Выбрать главу

Эти огульные косноязычные абстракции предназначены для того, чтобы место расчистить: «Посторонитесь! Независимый читатель грядет!» «Это означает (в аспекте нашего разговора), что никто не должен претендовать на то, чтобы указывать личности (!), что она должна читать и что она должна думать о прочитанном. Чужая книга не может заменить собственного рассудка, а мнение духовного наставника не может заменить совесть. Эти положения устраняют в принципе авторитетность критики в глазах читателя, переводят критиков из разряда „авангарда“ на место „такого же, как любой другой“» (с. 9). Борьба за место потому и развязана, чтобы занять его. А тут — не надо ничего обосновывать, какая мысль ни пришла на ум, всякая годится: она же независимая!

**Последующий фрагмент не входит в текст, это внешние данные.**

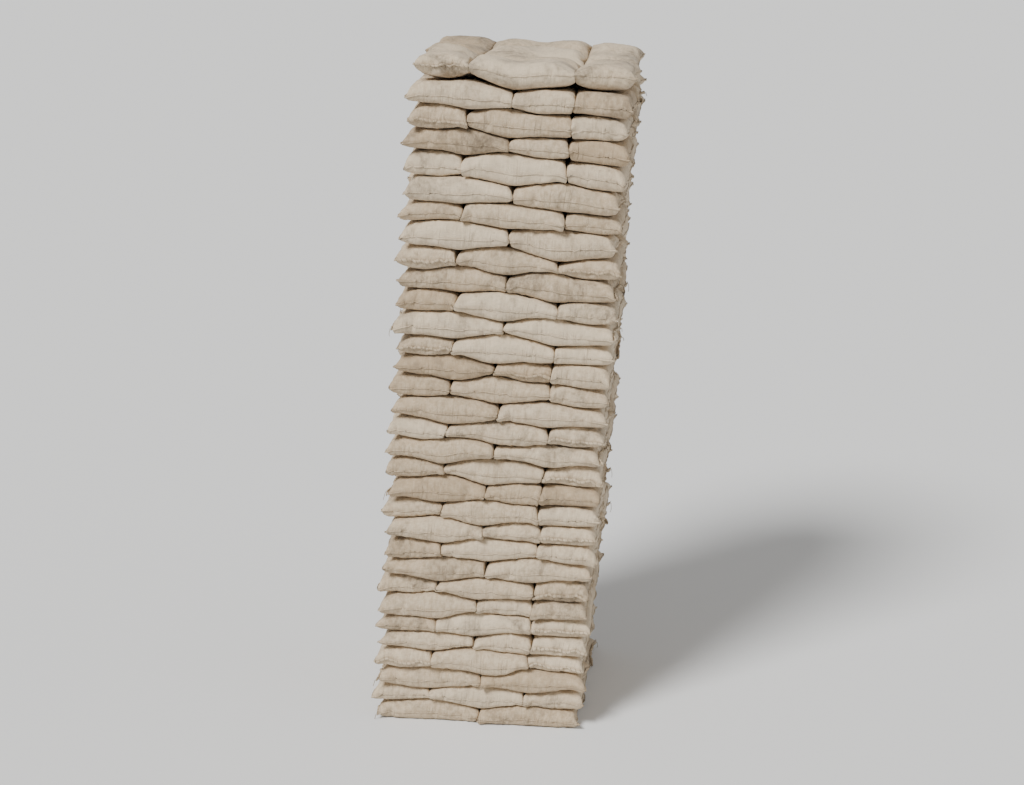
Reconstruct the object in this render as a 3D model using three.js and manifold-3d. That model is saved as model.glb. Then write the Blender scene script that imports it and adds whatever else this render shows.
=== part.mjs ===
// A free-standing stack of filled, sewn jute sacks, laid flat, with sides and ends by turns at the front.
// Each mesh is one course: a ring of sacks pressed against each other, with the grooves between them.
// Millimetres, +Z up, the front towards -Y, the origin under the middle of the stack's bounding box.
import * as THREE from 'three';
import { ConvexGeometry } from 'three/addons/geometries/ConvexGeometry.js';
import { mergeVertices } from 'three/addons/utils/BufferGeometryUtils.js';
import Module from 'manifold-3d';

const wasm = await Module();
wasm.setup();

// A filled sack as it lies, and the stack's square footprint of one length and two widths.
const SACK_LENGTH = 810;
const SACK_WIDTH = 465;
const STACK_WIDTH = SACK_LENGTH + 2 * SACK_WIDTH;
const HALF = STACK_WIDTH / 2;
// Two sacks end to end share the footprint, four lie side by side in it.
const END_GAP = 30;
const PAIR_LENGTH = (STACK_WIDTH - END_GAP) / 2;
const QUARTER_WIDTH = STACK_WIDTH / 4;

// Courses, counted from the floor. The load flattens the lower ones.
const COURSES = 32;
const FLOOR_PITCH = 162;
const TOP_PITCH = 186;
// Courses whose front shows one sack's side and two ends, counted from the top.
const SPLIT_FRONTS = [2, 4, 14, 20, 22, 26, 28];

// The stack leans to +X as it rises, and its courses sag towards +X the higher they lie.
const LEAN = 0.07;
const SAG_AT_TOP = 100;

// A sack's outline: how far its flat top and bottom stay inside the seam's rectangle.
const END_ROUNDING = 84;
const SIDE_ROUNDING = 52;
const EAR_REACH = 6;
const SEAM_HEIGHT = 0.45;
// The free upper side of the top course swells.
const CROWN = 26;
const CROWN_INSET = 150;
// Neighbouring courses keep this much air between their flat faces.
const COURSE_AIR = 0.4;
// Hidden sacks inside a course are one plain block this far behind the faces.
const CORE_INSET = 165;
// How far a course, and a sack's free end, may lie out of line.
const COURSE_SHIFT = 8;
const SACK_SHIFT = 12;

// A repeatable number from -1 to 1 for a course and a place in it.
function wobble(course, place) {
  const s = Math.sin(course * 12.9898 + place * 78.233) * 43758.5453;
  return 2 * (s - Math.floor(s)) - 1;
}

// The height of the joint above a number of courses.
function jointHeight(courses) {
  const growth = (TOP_PITCH - FLOOR_PITCH) / (COURSES - 1);
  return courses * FLOOR_PITCH + growth * courses * (courses - 1) / 2;
}

// Two rows of paired sacks along X at the front and back, and crossing sacks between them.
function pairedRows() {
  const inner = HALF - SACK_WIDTH;
  const pairs = [-1, 1].flatMap((front) => [-1, 1].map((side) => {
    const name = `${front < 0 ? 'front' : 'back'}_${side < 0 ? 'left' : 'right'}`;
    const x = side * (END_GAP + PAIR_LENGTH) / 2;
    const y = front * (HALF - SACK_WIDTH / 2);
    return { name, x, y, sizeX: PAIR_LENGTH, sizeY: SACK_WIDTH };
  }));
  const crossing = [0, 1, 2, 3].map((i) => {
    const name = ['side_left', 'inner_left', 'inner_right', 'side_right'][i];
    const x = (i - 1.5) * QUARTER_WIDTH;
    return { name, x, y: 0, sizeX: QUARTER_WIDTH, sizeY: 2 * inner };
  });
  return [...pairs, ...crossing];
}

// The same course turned a quarter round, so that sack ends stand at the front's corners.
function turnedRows() {
  const turnedName = {
    front_left: 'front_left', front_right: 'back_left', back_left: 'front_right',
    back_right: 'back_right', side_left: 'front_middle', inner_left: 'inner_front',
    inner_right: 'inner_back', side_right: 'back_middle',
  };
  return pairedRows().map(({ name, x, y, sizeX, sizeY }) => (
    { name: turnedName[name], x: y, y: x, sizeX: sizeY, sizeY: sizeX }));
}

// One sack along the front's left, then two sack ends, with paired sacks along the back.
function splitRows() {
  const back = pairedRows().filter(({ name }) => name.startsWith('back'));
  const inner = HALF - SACK_WIDTH;
  const middleX = -HALF + SACK_LENGTH + SACK_WIDTH / 2;
  const acrossY = -HALF + SACK_LENGTH / 2;
  const sideX = HALF - SACK_LENGTH / 2;
  const sideY = inner - SACK_WIDTH / 2;
  const frontX = -HALF + SACK_LENGTH / 2;
  const frontY = -HALF + SACK_WIDTH / 2;
  const innerX = -HALF + SACK_WIDTH * 1.5;
  return [
    { name: 'front_left', x: frontX, y: frontY, sizeX: SACK_LENGTH, sizeY: SACK_WIDTH },
    { name: 'front_middle', x: middleX, y: acrossY, sizeX: SACK_WIDTH, sizeY: SACK_LENGTH },
    { name: 'front_right', x: middleX + SACK_WIDTH, y: acrossY, sizeX: SACK_WIDTH, sizeY: SACK_LENGTH },
    { name: 'side_left', x: -HALF + SACK_WIDTH / 2, y: 0, sizeX: SACK_WIDTH, sizeY: 2 * inner },
    { name: 'side_right', x: sideX, y: sideY, sizeX: SACK_LENGTH, sizeY: SACK_WIDTH },
    { name: 'inner', x: innerX, y: 0, sizeX: SACK_WIDTH, sizeY: 2 * inner },
    ...back,
  ];
}

function sacksOf(course) {
  const fromTop = COURSES - course + 1;
  if (fromTop % 2 === 1) return turnedRows();
  return SPLIT_FRONTS.includes(fromTop) ? splitRows() : pairedRows();
}

// The four corners of a rectangle of half sizes a and b.
function corners(x, y, a, b, z) {
  return [[1, 1], [-1, 1], [-1, -1], [1, -1]].map(([sx, sy]) => new THREE.Vector3(x + sx * a, y + sy * b, z));
}

// A sack between two heights: flat where it is pressed, with four ears at its seam.
function sackPoints({ x, y, sizeX, sizeY }, low, high, isTop) {
  const a = sizeX / 2;
  const b = sizeY / 2;
  const [insetX, insetY] = sizeX > sizeY ? [END_ROUNDING, SIDE_ROUNDING] : [SIDE_ROUNDING, END_ROUNDING];
  const seam = low + SEAM_HEIGHT * (high - low);
  const points = [
    ...corners(x, y, a + EAR_REACH, b + EAR_REACH, seam),
    ...corners(x, y, a - insetX, b - insetY, low),
    ...corners(x, y, a - insetX, b - insetY, high),
  ];
  if (isTop) points.push(...corners(x, y, a - CROWN_INSET, b - CROWN_INSET, high + CROWN));
  return points;
}

// A closed three.js geometry as a solid that can be joined.
function solidOf(geometry) {
  geometry.deleteAttribute('normal');
  geometry.deleteAttribute('uv');
  const merged = mergeVertices(geometry, 1e-3);
  return new wasm.Manifold(new wasm.Mesh({
    numProp: 3,
    vertProperties: new Float32Array(merged.attributes.position.array),
    triVerts: new Uint32Array(merged.index.array),
  }));
}

// The plain block that stands for the sacks hidden inside a course.
function coreSolid(low, high) {
  const size = STACK_WIDTH - 2 * CORE_INSET;
  const block = new THREE.BoxGeometry(size, size, high - low);
  block.translate(0, 0, (low + high) / 2);
  return solidOf(block);
}

// Lean and sag: a level plane stays a plane, tilted more the higher it lies.
function settle(x, y, z) {
  const sagPerHeight = SAG_AT_TOP / (STACK_WIDTH * jointHeight(COURSES));
  const centring = LEAN * jointHeight(COURSES) / 2;
  return [x + LEAN * z - centring, y, z * (1 - sagPerHeight * x)];
}

function courseGeometry(course) {
  const isTop = course === COURSES;
  const low = jointHeight(course - 1) + (course === 1 ? 0 : COURSE_AIR / 2);
  const high = jointHeight(course) - COURSE_AIR / 2;
  const shiftX = COURSE_SHIFT * wobble(course, 0);
  const shiftY = COURSE_SHIFT * wobble(course, 1);
  const sacks = sacksOf(course).filter(({ name }) => isTop || !name.startsWith('inner'));
  const solids = sacks.map((sack, place) => {
    const out = SACK_SHIFT * wobble(course, place + 2);
    const placed = { ...sack, x: sack.x + Math.sign(sack.x) * out, y: sack.y + Math.sign(sack.y) * out };
    return solidOf(new ConvexGeometry(sackPoints(placed, low, high, isTop)));
  });
  if (!isTop) solids.push(coreSolid(low, high));
  const joined = solids.reduce((whole, solid) => whole.add(solid)).getMesh();

  const positions = joined.vertProperties.slice();
  for (let i = 0; i < positions.length; i += 3) {
    const [x, y, z] = settle(positions[i] + shiftX, positions[i + 1] + shiftY, positions[i + 2]);
    positions.set([x, y, z], i);
  }
  const geometry = new THREE.BufferGeometry();
  geometry.setAttribute('position', new THREE.BufferAttribute(positions, 3));
  geometry.setIndex(new THREE.BufferAttribute(joined.triVerts, 1));
  geometry.computeVertexNormals();
  return geometry;
}

// Pale raw jute, a little greyer from course to course.
const paleJute = new THREE.Color(0.69, 0.63, 0.52);
const dustyJute = new THREE.Color(0.58, 0.54, 0.47);

const stack = new THREE.Group();
for (let course = 1; course <= COURSES; course += 1) {
  const tone = 0.5 + 0.5 * wobble(course, 20);
  const jute = new THREE.MeshStandardMaterial({
    color: paleJute.clone().lerp(dustyJute, tone), roughness: 0.9, metalness: 0,
  });
  const mesh = new THREE.Mesh(courseGeometry(course), jute);
  mesh.name = `sack_course_${String(course).padStart(2, '0')}`;
  stack.add(mesh);
}

export default stack;
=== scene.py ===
# A free-standing stack of filled, sewn jute sacks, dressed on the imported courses.
# Metres, +Z up, the front towards -Y.
# Every sack is a cloth bag that is blown up between two boards and then laid in its place.
import math
from collections import namedtuple

import bpy
import numpy as np
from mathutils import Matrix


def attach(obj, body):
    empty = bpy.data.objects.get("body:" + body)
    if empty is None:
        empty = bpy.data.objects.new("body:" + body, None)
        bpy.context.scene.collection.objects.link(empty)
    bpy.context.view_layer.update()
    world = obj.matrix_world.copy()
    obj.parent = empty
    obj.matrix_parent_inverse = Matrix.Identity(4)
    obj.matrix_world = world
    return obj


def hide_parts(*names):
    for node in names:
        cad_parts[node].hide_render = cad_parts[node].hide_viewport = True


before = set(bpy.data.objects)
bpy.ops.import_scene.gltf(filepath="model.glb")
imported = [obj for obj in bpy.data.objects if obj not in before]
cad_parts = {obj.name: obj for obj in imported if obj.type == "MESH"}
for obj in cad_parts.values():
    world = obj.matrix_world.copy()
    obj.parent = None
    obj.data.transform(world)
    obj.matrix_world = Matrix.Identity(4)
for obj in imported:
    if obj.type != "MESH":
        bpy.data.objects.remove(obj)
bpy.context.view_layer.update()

# The camera stands a little to the right of the stack and above its top.
CAMERA_PLACE = (1.75, -15.7, 7.25)
CAMERA_AIM = (0.02, 0.0, 2.69)
CAMERA_LENS = 68.0

# A filled sack as it lies, and the stack's square footprint of one length and two widths.
SACK_LENGTH = 0.810
SACK_WIDTH = 0.465
STACK_WIDTH = SACK_LENGTH + 2 * SACK_WIDTH
HALF = STACK_WIDTH / 2
END_GAP = 0.030
PAIR_LENGTH = (STACK_WIDTH - END_GAP) / 2
QUARTER_WIDTH = STACK_WIDTH / 4

# Courses, counted from the floor. The load flattens the lower ones.
COURSES = 32
FLOOR_PITCH = 0.162
TOP_PITCH = 0.186
SPLIT_FRONTS = (2, 4, 14, 20, 22, 26, 28)
LEAN = 0.07
SAG_AT_TOP = 0.100
COURSE_SHIFT = 0.008
SACK_SHIFT = 0.012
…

Вторая из новаций А. А. Белого — метод спекулятивного круга. «Speculatio — speculation — спекуляция, умозрение. Наряду с вышеуказанными „спекуляция“ имеет значение отвлеченного размышления, предположения, догадки. <…> Но вместе с тем это слово имеет смысл и самой настоящей спекуляции — ложного (не обязательно преднамеренно ложного) объяснения. Иными словами, ученый всегда держит свои теории на подозрении, внутренне ироничен по отношению к своим объяснениям, отчетливо понимая, что природа много богаче его мыслей о ней» (с. 11). Автор сам признается в своих неблаговидных действиях; остается его за цинизм похвалить. Но он не помечает иронию своих спекуляций, всюду категоричен.

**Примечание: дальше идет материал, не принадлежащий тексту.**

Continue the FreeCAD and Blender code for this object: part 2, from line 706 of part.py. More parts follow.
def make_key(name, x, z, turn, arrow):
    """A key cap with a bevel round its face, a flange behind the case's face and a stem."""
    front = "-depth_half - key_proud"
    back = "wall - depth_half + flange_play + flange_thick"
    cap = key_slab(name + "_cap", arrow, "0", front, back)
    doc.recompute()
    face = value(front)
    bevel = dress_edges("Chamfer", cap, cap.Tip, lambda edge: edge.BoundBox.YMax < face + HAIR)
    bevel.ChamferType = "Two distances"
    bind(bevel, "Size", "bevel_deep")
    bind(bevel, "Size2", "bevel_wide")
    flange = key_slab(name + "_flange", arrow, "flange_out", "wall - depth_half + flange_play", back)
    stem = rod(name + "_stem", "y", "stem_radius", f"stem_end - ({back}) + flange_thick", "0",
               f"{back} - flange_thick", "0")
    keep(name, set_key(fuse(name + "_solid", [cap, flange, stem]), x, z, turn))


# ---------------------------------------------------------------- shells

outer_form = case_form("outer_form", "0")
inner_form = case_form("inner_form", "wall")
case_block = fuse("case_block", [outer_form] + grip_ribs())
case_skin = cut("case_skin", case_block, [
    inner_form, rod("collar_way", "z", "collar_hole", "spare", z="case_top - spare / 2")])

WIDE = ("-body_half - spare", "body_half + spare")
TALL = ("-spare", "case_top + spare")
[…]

Только один пример, к какому результату приводит спекулятивная методология. По А. А. Белому, в сфере «науки страсти нежной» Онегин не уступает «легендарному испанскому соблазнителю. Между Гуаном и Онегиным настолько много общего, что различие в судьбе этих героев приобретает характер различия в решениях Пушкиным одной и той же онтологической проблемы современности. В этом смысле принципиально важно то, что в Гуане происходит „преображение“, в Онегине — нет…» (с.172–173).

Дон Гуану критик безоговорочно верит на слово, хотя герой лукав: «Мне кажется, я весь переродился. / Вас полюбя, люблю я добродетель». Причем герой уклончив («мне кажется»), а его апологет категоричен («происходит „преображение“»). Критика буквально гипнотизирует слово «добродетель».

Лучшая ложь умеет выступать под видом полуправды. Дон Гуан — виртуоз по этой части. Он мог бы преуспеть, ухаживая за прелестной вдовой под маской Дон Диего, но от этой маски отказывается, и даже на глазах Доны Анны: это сущая правда. В награду предлагается верить, что во всех поступках Дон Гуана нет обдуманности и коварства.

Дона Анна, да еще и в растревоженных чувствах, так и поступает. А между тем даже «тут» видно и обдуманность, и коварство. Дон Гуан понимает, что изначально предстать перед вдовой под своим именем невозможно: его имя вдове известно и было бы отвергнуто сразу. Возникает цепочка сближения: монах — Диего — … Обольстить вдову под чужим именем? Нет, обман такого рода Дон Гуану претит. Да и зачем лишать себя шарма острых ощущений? Из ненавидимого (пусть умозрительно) превратиться в любимого — какой головокружительный взлет! К тому же препятствие не так уж усложняет задачу, но делает ее несравнимо пикантнее.

Но в сознании исследователя прочно застряло уверение героя, что он переродился, — и другие факты «независимый читатель» в упор не желает видеть. А вот Онегин о перерождении не говорит; правда, с образом жизни, похожим на донгуановский, он не на словах, а на деле порвал уже в середине первой главы…

Уж кому-кому, а химику должно быть известно: определенные природные вещества надо смешивать расчетливо и аккуратно, а то шарахнет — мало не покажется. А наш бывший химик нашел клад: ай да филология, тут что ни смешивай — чем причудливей, тем экстравагантней. Живенько и настрогал кирпич объемом в 720 страниц — «Пушкин в шуме времени» да под шумок пушкинского юбилея и напечатал, доволен: «Шумим, братец, шумим!» Только и эта смесь взрывчата. Этот взрыв не смертелен, но профессионально неизбежен, — взрыв эмоционального негодования. Иного не заслуживает подход к Пушкину с «независимыми» (от здравого смысла) спекуляциями.